If you can buy it relatively easy, then buy it. We do hurt some smaller bands who have a proper release out by posting every song on the album in it's entirety. Say they pressed 500 of them and can't move them, except at shows...The band got fucked in the ass there. Unless they are completely anti-capitalism/anti-consumerism/anti-ism and have explicatively stated they want their record posted everywhere for free, we shouldn't fuck with their need to make their money back on it. Unless it's Metallica. Then by all means post the living shit out of it. I heard Lars Ulrich eats babies. What a sick fuck.

I happen to see almost no issues with posting a RIAA band or other bigger names. I just say "do it at your own risk". For all too many reasons. There's the obvious "DMCA" notices and possible shutdown of your blog, but there's also the fact your blog will likely be overlooked because you posted something easy to find elsewhere. Your other posts will likely not be read and that obscure Japanese HC band you had to share with the world will not get it's fair due because the mindset of the downloader tends to lean on the snatch and grab aspect of it. I hate the music industry as much as anyone, and while we're not giving them anything, in fact taking, we're hindering the smaller bands and labels by including them in a sea of bigger names. Again, we should stick to unsigned bands, out of print, or hard to find stuff. Once the Mp3 blog caught on, everyone started their own punk or metal blog. And 90% of them have the same or eerily similar content. You can go here and you can go here, but you'll go there because they use Mediafire and the other uses Rapidshare. We need to bring the diversity back. When I found blogs like 7inchpunk back in the day, you realistically couldn't get any of it unless you had an Ebay account and something called a "disposable income". They had the hard to find stuff and at the time, no one had it. Then it caught on and it was reposted over and over and over again on many different blogs. Now you could find The Fuck-Ups "FU82" on at least 10 different blogs, including this one. Maybe everything that needed to be posted has been posted already. But when it's reposted without an opinion from the poster, it's just another link. Another sign of the Mp3 blog's impending doom.

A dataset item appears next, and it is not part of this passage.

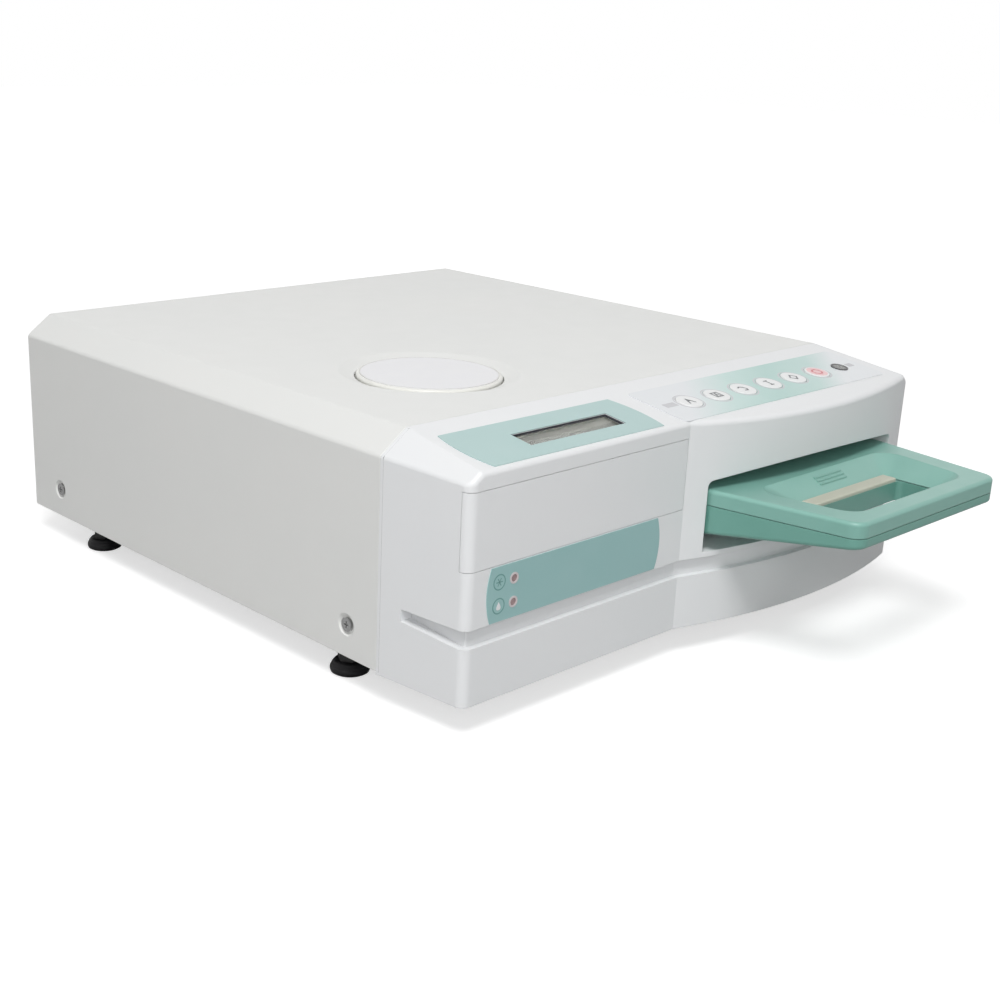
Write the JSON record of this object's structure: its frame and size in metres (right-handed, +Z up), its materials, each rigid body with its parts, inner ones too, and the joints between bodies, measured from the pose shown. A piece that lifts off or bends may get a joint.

The Mp3 blog will not in itself die. People always find a way to share their music. I remember using Soulseek. The chat in the Punk/Hardcore room used to be insightful discussion about punk and hardcore. Now it's basically "n-word this, n-word that". It's pretty racist up in there. Soulseek seemed to die out somewhat. At it's pique, there were a few hundred in the room, now maybe 100-150 depending on the day...They're all still stingy assholes and you have to be on their user list and part of their secret club to download from them and everyone seems to log off when you're getting what you looked so hard for. And they don't ever seem to log back in. That's what originally made me turn to blogs in the first place. No judgmental pricks with download limits and a que so long your download doesn't take a week to start. The blogging world has it's share of judgmental pricks, but not as many. One thing it lacks is the rules...Unless the uploader used Rapidshare or a similar hosting site. What will die with the Mp3 blog is the spirit. It has become a ghost town. I used to like reading what the poster had to say, but even for myself, it has gotten to the point where it's hard to care when there's free music at your fingertips, one-click away. We love our instant gratification.

The music blog has come under fire by many for it's non-monetary nature and for taking the thrill out of finding music. I'll be honest, it has. Most of these critiques come from middle aged holdover's from the original HC scene who had to wait month's for that blank cassette tape to come back filled with music. That must have sucked...Waiting a few months to find out if the band you so desperately wanted to hear was any good. I'm betting these guys got coal in their stockings a few times. What the blog did was take out the middle man. In the beginning anyways, it was a form of electronic tape trading. You had someone there hyping what they posted. It might have not been any good, or might not have been your style, but still, the blogger had to essentially "sell" you on it with their review, the provided band history and whatever reasons they might have for a recommendation. Most blogs now are photo, tracklist, and link. Nothing else. It just sucks now.

I have over 40,000 songs indexed meticulously on my Itunes, backed up on 2 hard drives...Why? No idea. I've been hoarding music for a while. The problem being, I've listened to maybe half of it...And that's a very liberal estimation. I keep the music I don't like. Maybe to give it another chance one day, maybe for boasting purposes, I don't know. I estimate that I have paid for a total of 1,000 of these songs...They were my CD back-ups, and now I don't even have the original CDs. I have my vinyl collection, but it still pales in comparison to my army of Mp3s. I downloaded these is my incessant urge to find new music. Most of these were picked off of blogs. I stopped caring 20,000 songs ago, replacing "blogspot" in my search with "Mediafire". The joy in the hunt was lost for me. I used to search for one thing and then read the rest of the blogger's site if it was in English. Then I stopped giving a fuck about one asshole's opinion. I wanted music and I wanted it now. If I ever was subject to a search and seizure by the RIAA, I'd be millions in debt. And I'd laugh all the way to the courtroom. Fuck them. Back to my point if I still had one...I stopped caring about discovering music. I just wanted it and now it's old. I think the blog is dead because it has made finding specific music too easy. We are no longer discovering, we want what we know and don't yet have.

So fuck it all. I'm gonna go masturbate. This aimless rant made me horny.